Wednesday, November 03, 2004

Bollettino

This was more than an election – this was the reversal of the Civil War. Jeff Davis, through one of those ironies of history, won through the party headed by his old enemy, Abraham Lincoln.

So what does it mean that the strongest power in the world, at the moment, is the Confederate States of America?

As LI has said before, states are modes for state interests. From the point of view of morality, a state’s interests can intersect with the interests of justice, but will never wholly intersect with it or subsume it. On the other hand, pathological states can intersect dramatically with injustice. We look like we are on the brink of one of those moments.

At the moment, the CSA intersects with some very bad things. Symbolic of this, we think, is the elevation of a man who is visibly sexually disturbed to the Senate seat from Oklahoma. Oklahoma, proud of its tradition of pograms -- the biggest massacre of blacks in the South occured in the Tulsa riots in the twenties - handed the man his victory on his promise to crush, as he could, homosexuals.

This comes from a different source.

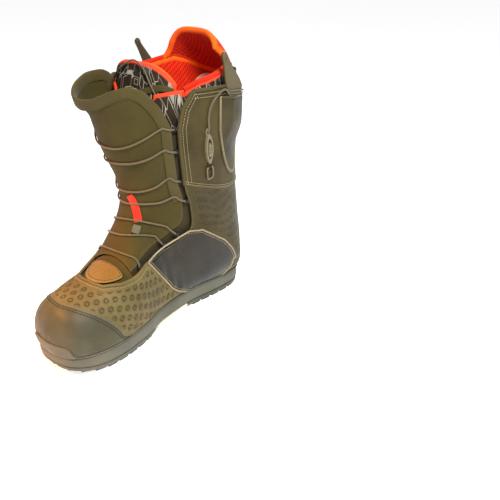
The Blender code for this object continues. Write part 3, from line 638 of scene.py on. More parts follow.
def woven(name, dark, light, pitch, roughness=.85, sheen=.15, depth=.5):
    """A plain weave of that pitch in millimetres, laid along the flat coordinates."""
    f = Finish(name, roughness, .12, sheen)
    a, b = f.waves(500 / pitch, 500 / pitch)
    weave = f.maths("ABSOLUTE", f.maths("SUBTRACT", a, b))
    shade = f.maths("ADD", f.maths("MULTIPLY", weave, .35), f.maths("MULTIPLY", f.noise(30, 4), .65))
    colour = f.mix(f.stretch(shade, .25, .75), dark, light)
    colour = f.mix(f.maths("MULTIPLY", f.noise(900, 2), .3), colour, scaled(dark, .5))
    colour = f.mix(f.maths("MULTIPLY", f.point_value("wear"), .25), colour, scaled(light, 1.7))
    f.bump(weave, depth, .00025)
    f.bump(f.noise(300), .25, .0004)
    f.bump(f.noise(14, 2), .3, .003)
    return f.done(colour)


def mesh_knit(name, hole, yarn, rim, pitch):
    """Brushed knit with staggered holes, and a plain brushed rim where it is worn."""
    f = Finish(name, .9, .15, .05)
    a, b = f.waves(1000 / pitch, 577 / pitch)
    between = f.maths("MULTIPLY", f.maths("SUBTRACT", 1.0, a), f.maths("SUBTRACT", 1.0, b))
    rows = [f.stretch(row, .42, .62) for row in (f.maths("MULTIPLY", a, b), between)]
    edge = f.stretch(f.point_value("wear"), .1, .35)
    holes = f.maths("MULTIPLY", f.maths("MAXIMUM", *rows), f.maths("SUBTRACT", 1.0, edge))
    colour = f.mix(f.stretch(f.noise(40), .3, .7), yarn, scaled(yarn, .8))
    colour = f.mix(f.maths("MULTIPLY", holes, .8), colour, hole)
    colour = f.mix(edge, colour, rim)
    f.bump(f.maths("SUBTRACT", 1.0, holes), .6, .0005)
    f.bump(f.noise(1300, 2), .5, .0004)
    f.bump(f.noise(60, 2), .3, .002)
    return f.done(colour)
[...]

But more than symbolic problems confront the people of the Middle East. They are confronted, at the moment, by two vile powers. One, the U.S., will inflict much more loss of life at the moment than the networks around Osama bin Laden. We expect that the U.S. will proceed with the mass murder in Iraq full speed ahead. As for the elections in Iraq – the only necessity for those elections resided in the elections in the CSA. That has now dissipated. The CSA can now confabulate some gang of thugs – Allawi’s Ba’athists, plus theocrats it can sheer off of some of the other parties – and confront Iraq with the fait accompli of a ‘coalition government', for which they will be invited to vote. It will be rather like the last vote in Iraq, under Saddam Hussein. The principles are about the same: armed power, greed, and oppression. Yawer, who has been threatening to resign if the U.S. attacks Fallujah again – a fact that has been totally ignored in the CSA press –can now resign to his heart’s content. Who needs him?

The choices get harder. Luckily for the Iraqis, the CSA is still run on maximum incompetence, and the war will still be fought with the utmost frivolity. The end that LI had once hoped for – a society evolving towards democracy, autonomous with regard to America but somewhat friendly – can probably be ruled out for the nonce.

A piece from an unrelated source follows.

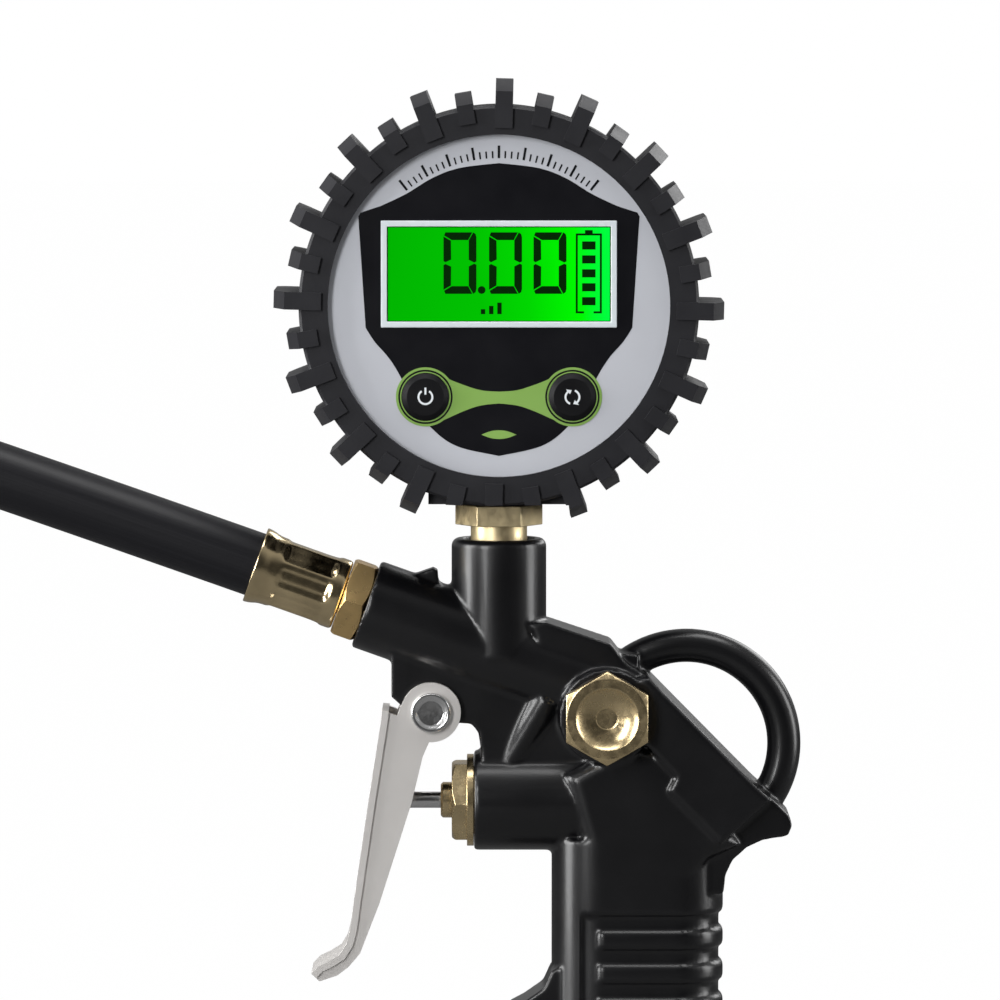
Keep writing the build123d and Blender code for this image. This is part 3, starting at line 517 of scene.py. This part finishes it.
def build_ferrule():
    around = FLUTES * FLUTE_SIDES
    rise = math.radians(BARREL_TURN)
    axis = Vector((math.cos(rise), 0, math.sin(rise)))
    side = Vector((0, 1, 0))
    up = side.cross(axis)
    start = Vector((BARREL_FACE[0], 0, BARREL_FACE[1]))
    mesh = bmesh.new()
    rows = []
    for along, radius, share in ferrule_profile():
        row = []
        for index in range(around):
            turn = 2 * math.pi * index / around
            flute = min(1.0, 1.5 * (0.5 + 0.5 * math.cos(FLUTES * turn)) ** 0.8)
            reach = radius - FLUTE_DEPTH * share * flute
            outward = side * math.cos(turn) + up * math.sin(turn)
            point = start + axis * along + outward * reach
            row.append(mesh.verts.new(point * MM))
        rows.append(row)
    for near, far in zip(rows, rows[1:]):
        for index in range(around):
            other = (index + 1) % around
            mesh.faces.new((near[index], near[other], far[other], far[index]))
    mesh.faces.new(rows[0])
    mesh.faces.new(rows[-1])
    bmesh.ops.recalc_face_normals(mesh, faces=mesh.faces)
    data = bpy.data.meshes.new("crimped_ferrule")
    mesh.to_mesh(data)
    mesh.free()
    piece = new_piece("crimped_ferrule", data, FERRULE_BRASS)
    data.shade_smooth()
    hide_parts("hose_ferrule")


build_ferrule()


# --- valve spring: a copy of the CAD spring in bright steel -------------------------------------

def build_valve_spring():
    node = frame["nodes"]["valve_spring"]
    piece = bpy.data.objects.new("valve_spring_coil", node.data.copy())
    bpy.context.scene.collection.objects.link(piece)
    dress(piece, MATERIALS["steel"])
    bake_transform(piece)
    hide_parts("valve_spring")


build_valve_spring()


# --- printing on the face: thin layers, placed in millimetres from the middle of the face ------

LAYER = 0.03


def printed(name, loops, level, material, body=HOUSING, front=FACE_Y):
    """Flat printing: closed loops of (across, up) points; a loop inside another is a hole."""
    curve = bpy.data.curves.new(name, "CURVE")
    curve.dimensions = "2D"
    curve.fill_mode = "BOTH"
    curve.extrude = LAYER / 2 * MM
    for loop in loops:
        spline = curve.splines.new("POLY")
        spline.points.add(len(loop) - 1)
        spline.use_cyclic_u = True
        for target, (across, up) in zip(spline.points, loop):
            target.co = (across * MM, up * MM, 0, 1)
    shape = bpy.data.objects.new(name, curve)
    bpy.context.scene.collection.objects.link(shape)
    graph = bpy.context.evaluated_depsgraph_get()
    mesh = bpy.data.meshes.new_from_object(shape.evaluated_get(graph))
    bpy.data.objects.remove(shape)
    lift = (level + 0.5) * LAYER * MM
    upright = Matrix.Rotation(math.pi / 2, 4, "X")
    mesh.transform(Matrix.Translation((FACE_CENTRE.x, front - lift, FACE_CENTRE.z)) @ upright)
    return new_piece(name, mesh, material, body)


def polar(centre, radius, degrees):
    """The point at this radius, degrees clockwise from the top."""
    turn = math.radians(degrees)
    return centre[0] + radius * math.sin(turn), centre[1] + radius * math.cos(turn)


def arc(centre, radius, start, end, steps=24):
    return [polar(centre, radius, start + (end - start) * index / steps)
            for index in range(steps + 1)]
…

Complicating this will be the airstrikes that will soon be run against Iran. The question is: how will the revulsion of the Iraqi population express itself in successful guerilla strategy? Surely the jihadists will be pouring in in the next couple of months, and bad, in warfare extinguishes good -- a sort of malign natural selection. And so far there has been little good about the insurgency – the political programs range from merely the assertion of totalitarian power to the assertion of a bizarre Islamism. One can only hope that some small core of sanity – with the goal of a liberated, secular Iraq – can maintain its integrity in the coming revolution against the CSA invaders. That is, however, a thin hope.

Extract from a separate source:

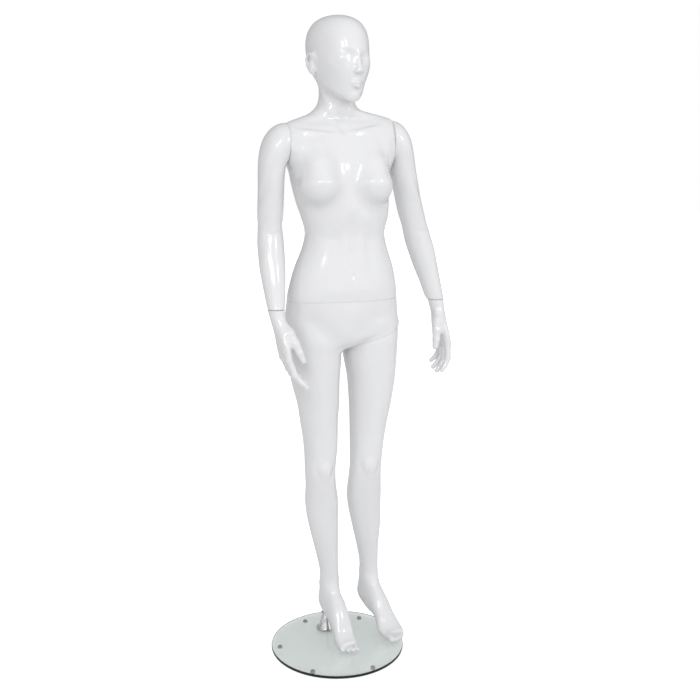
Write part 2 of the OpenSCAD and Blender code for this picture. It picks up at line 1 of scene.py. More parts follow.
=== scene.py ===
"""Full body mannequin on a round glass base, dressed for display.

The moulded pieces are shaped as distance fields: lofts through stations, softly joined, with
the muscles, folds and features pressed in or raised, and then parted where the real figure
comes apart. The hardware is turned on a lathe profile or repeated by Geometry Nodes.
All shapes are given in millimetres from the top of the glass and built in metres.
"""

import logging
import math
from collections.abc import Callable
from dataclasses import dataclass
from enum import Enum

import bmesh
import bpy
import numpy as np
import openvdb as vdb
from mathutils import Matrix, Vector


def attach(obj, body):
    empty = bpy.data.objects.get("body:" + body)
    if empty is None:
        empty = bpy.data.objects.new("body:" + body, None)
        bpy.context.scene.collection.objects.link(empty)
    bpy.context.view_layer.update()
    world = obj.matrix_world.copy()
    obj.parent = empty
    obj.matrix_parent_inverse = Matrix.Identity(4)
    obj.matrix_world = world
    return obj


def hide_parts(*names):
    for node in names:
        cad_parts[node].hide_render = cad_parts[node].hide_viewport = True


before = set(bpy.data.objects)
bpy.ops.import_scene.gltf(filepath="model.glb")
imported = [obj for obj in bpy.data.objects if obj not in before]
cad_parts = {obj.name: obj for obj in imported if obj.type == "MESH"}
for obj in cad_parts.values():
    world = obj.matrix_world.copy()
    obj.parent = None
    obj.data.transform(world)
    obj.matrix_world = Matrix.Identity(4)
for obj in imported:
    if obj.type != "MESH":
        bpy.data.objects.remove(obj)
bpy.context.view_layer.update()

LOG = logging.getLogger("mannequin")
MM = 0.001
BAND = 10.0          # half width of the distance band, in voxels
GLASS_TOP = 14.0     # height of the top of the glass above the floor
LIFT = np.array((0.0, 0.0, GLASS_TOP))
WALL = 4.5           # thickness of the shells at the waist
FADE = 2.6           # how many of its own widths a soft mark is felt
PLUG_RADIUS = 12.0   # room for the fittings of the shoulders and the thigh
PLUG_DEPTH = 24.0
SEAM = 0.3           # open gap at each parting line
MID_X = 24.0         # middle of the chest
SHOULDER_HALF = 148.0
ARMPIT_Z = 1335.0
WAIST_Z = 998.0
THIGH_AT = (115.0, 36.0, 893.0)
THIGH_TILT = 16.0
SPIGOT_AT = (-2.0, 90.0)
HEAD_AT = (17.0, 28.0)
HEAD_YAW = 13.0
THIGH_TURN = 20.0    # how far the left leg turns


# ---- Distance fields ---------------------------------------------------------------


def refined(stations: np.ndarray, steps: int) -> np.ndarray:
    """Adds smooth stations between the given ones.

    Args:
        stations: One row of ten values for each station.
        steps: Intervals made out of each given interval.

    Returns:
        The stations on a Catmull-Rom curve through the given rows.
    """
    padded = np.vstack([stations[:1], stations, stations[-1:]])
    a, b, c, d = padded[:-3], padded[1:-2], padded[2:-1], padded[3:]
    rows = []
    for t in np.arange(steps) / steps:
        rows.append(0.5 * (2 * b + (c - a) * t + (2 * a - 5 * b + 4 * c - d) * t * t
                           + (3 * b - a - 3 * c + d) * t ** 3))
    smooth = np.stack(rows, axis=1).reshape(-1, stations.shape[1])
    return np.vstack([smooth, stations[-1:]])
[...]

As for the Confederates – the Pentagon Pumphouse gang will have to soon start seriously considering supporting a breakaway Kurdish state. While the fun and games of terrorbombing Fallujah, and gunning down civilians in the streets of Ramadi, does have its attractions, the cost in American personnel, while a minor consideration at the moment, might, above the two thousand point, not be tamped down by the much larger fear that a man and a man might take the vows of holy matrimony in a theater near you. To salvage something out of the ruins will be important, particularly as the most important part of bin Laden’s message was not his video witticisms a la Michael Moore, but was about considering something which so far, the Al Q. has not done – attacking the U.S. economically. Meaning pissing off his extended family and attacking the oil refineries and pipelines, I would imagine. Fortunately for the U.S., its terrorist enemies are symbolically headed by a man who has every stake in preserving the economic status quo in the Middle East. But once to every man and terrorist comes a moment to decide, as Martin Luther once (sorta) said.

Even LI sees one 'ray of hope' in the election -- Tom Daschle, a leader of utmost smallness, a stunted mediocrity whose instincts have lead the Democrats from defeat to defeat, was defeated himself.